**Task to carry out**
Extract the data exactly, missing nothing.

**Information shown**

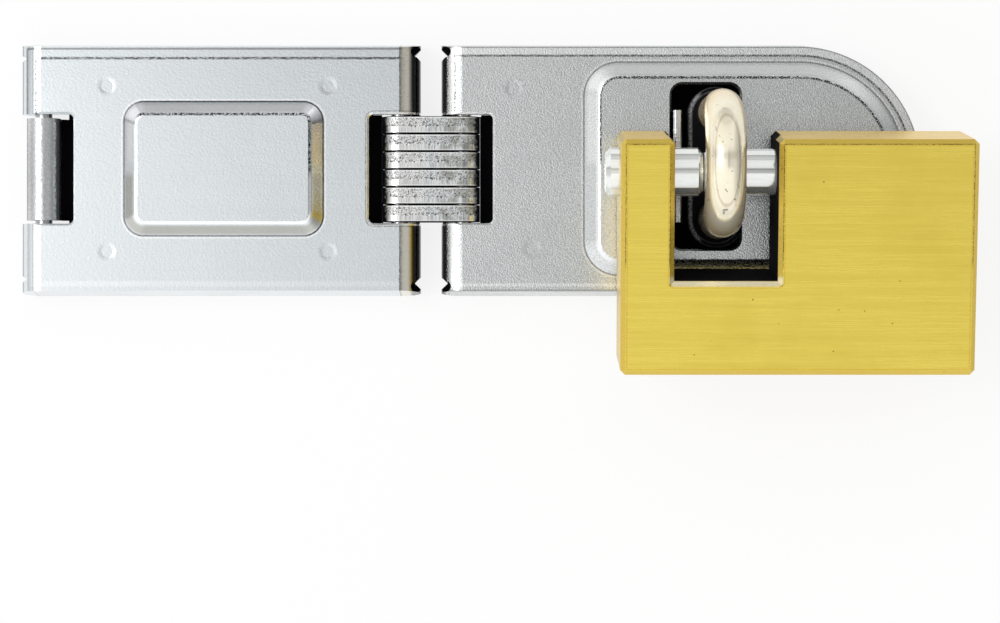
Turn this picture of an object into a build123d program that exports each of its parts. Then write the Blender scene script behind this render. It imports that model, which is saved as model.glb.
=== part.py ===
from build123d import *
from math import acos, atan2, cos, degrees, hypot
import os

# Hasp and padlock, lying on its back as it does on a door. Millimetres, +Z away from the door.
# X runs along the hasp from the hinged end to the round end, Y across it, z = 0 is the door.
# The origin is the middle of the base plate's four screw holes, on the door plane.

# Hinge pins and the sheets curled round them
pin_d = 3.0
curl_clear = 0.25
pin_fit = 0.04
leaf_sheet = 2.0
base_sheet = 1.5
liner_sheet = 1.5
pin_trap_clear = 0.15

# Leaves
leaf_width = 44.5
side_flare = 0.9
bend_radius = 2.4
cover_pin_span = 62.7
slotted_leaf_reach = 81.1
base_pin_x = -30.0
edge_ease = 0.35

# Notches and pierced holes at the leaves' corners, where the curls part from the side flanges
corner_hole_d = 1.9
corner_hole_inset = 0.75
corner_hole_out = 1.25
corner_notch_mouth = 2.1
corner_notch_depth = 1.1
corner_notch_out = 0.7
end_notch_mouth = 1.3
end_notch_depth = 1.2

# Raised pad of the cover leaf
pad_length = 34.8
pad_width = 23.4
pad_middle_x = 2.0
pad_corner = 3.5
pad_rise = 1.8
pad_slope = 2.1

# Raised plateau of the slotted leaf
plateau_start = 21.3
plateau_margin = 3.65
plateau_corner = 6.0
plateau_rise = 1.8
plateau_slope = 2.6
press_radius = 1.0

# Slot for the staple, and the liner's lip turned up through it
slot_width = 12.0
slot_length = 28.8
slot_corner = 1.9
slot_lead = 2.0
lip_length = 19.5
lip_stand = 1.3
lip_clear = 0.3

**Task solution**
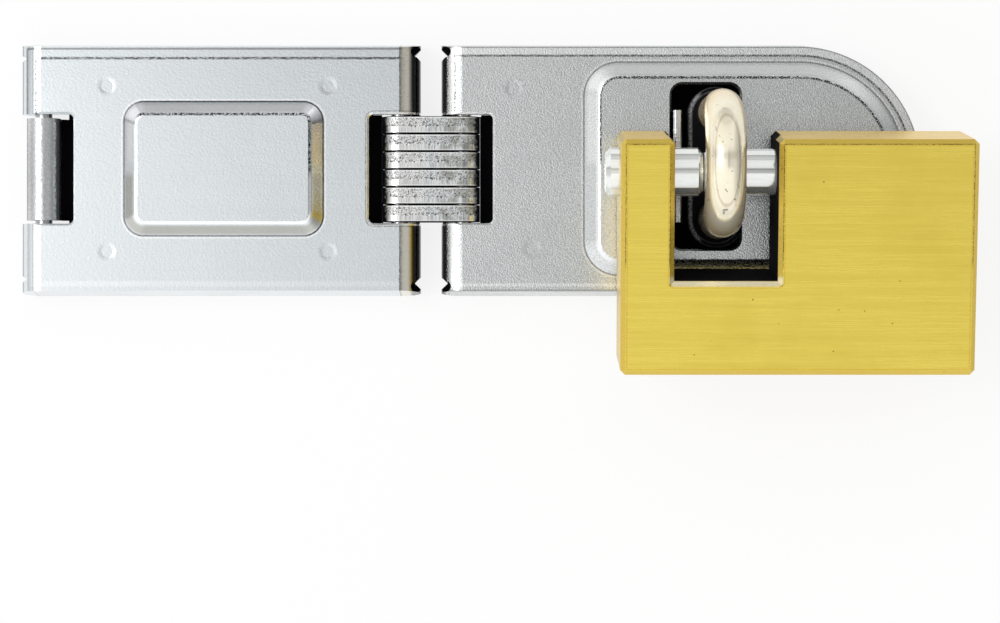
Turn this picture of an object into a build123d program that exports each of its parts. Then write the Blender scene script behind this render. It imports that model, which is saved as model.glb.
=== part.py ===
from build123d import *
from math import acos, atan2, cos, degrees, hypot
import os

# Hasp and padlock, lying on its back as it does on a door. Millimetres, +Z away from the door.
# X runs along the hasp from the hinged end to the round end, Y across it, z = 0 is the door.
# The origin is the middle of the base plate's four screw holes, on the door plane.

# Hinge pins and the sheets curled round them
pin_d = 3.0
curl_clear = 0.25
pin_fit = 0.04
leaf_sheet = 2.0
base_sheet = 1.5
liner_sheet = 1.5
pin_trap_clear = 0.15

# Leaves
leaf_width = 44.5
side_flare = 0.9
bend_radius = 2.4
cover_pin_span = 62.7
slotted_leaf_reach = 81.1
base_pin_x = -30.0
edge_ease = 0.35

# Notches and pierced holes at the leaves' corners, where the curls part from the side flanges
corner_hole_d = 1.9
corner_hole_inset = 0.75
corner_hole_out = 1.25
corner_notch_mouth = 2.1
corner_notch_depth = 1.1
corner_notch_out = 0.7
end_notch_mouth = 1.3
end_notch_depth = 1.2

# Raised pad of the cover leaf
pad_length = 34.8
pad_width = 23.4
pad_middle_x = 2.0
pad_corner = 3.5
pad_rise = 1.8
pad_slope = 2.1

# Raised plateau of the slotted leaf
plateau_start = 21.3
plateau_margin = 3.65
plateau_corner = 6.0
plateau_rise = 1.8
plateau_slope = 2.6
press_radius = 1.0

# Slot for the staple, and the liner's lip turned up through it
slot_width = 12.0
slot_length = 28.8
slot_corner = 1.9
slot_lead = 2.0
lip_length = 19.5
lip_stand = 1.3
lip_clear = 0.3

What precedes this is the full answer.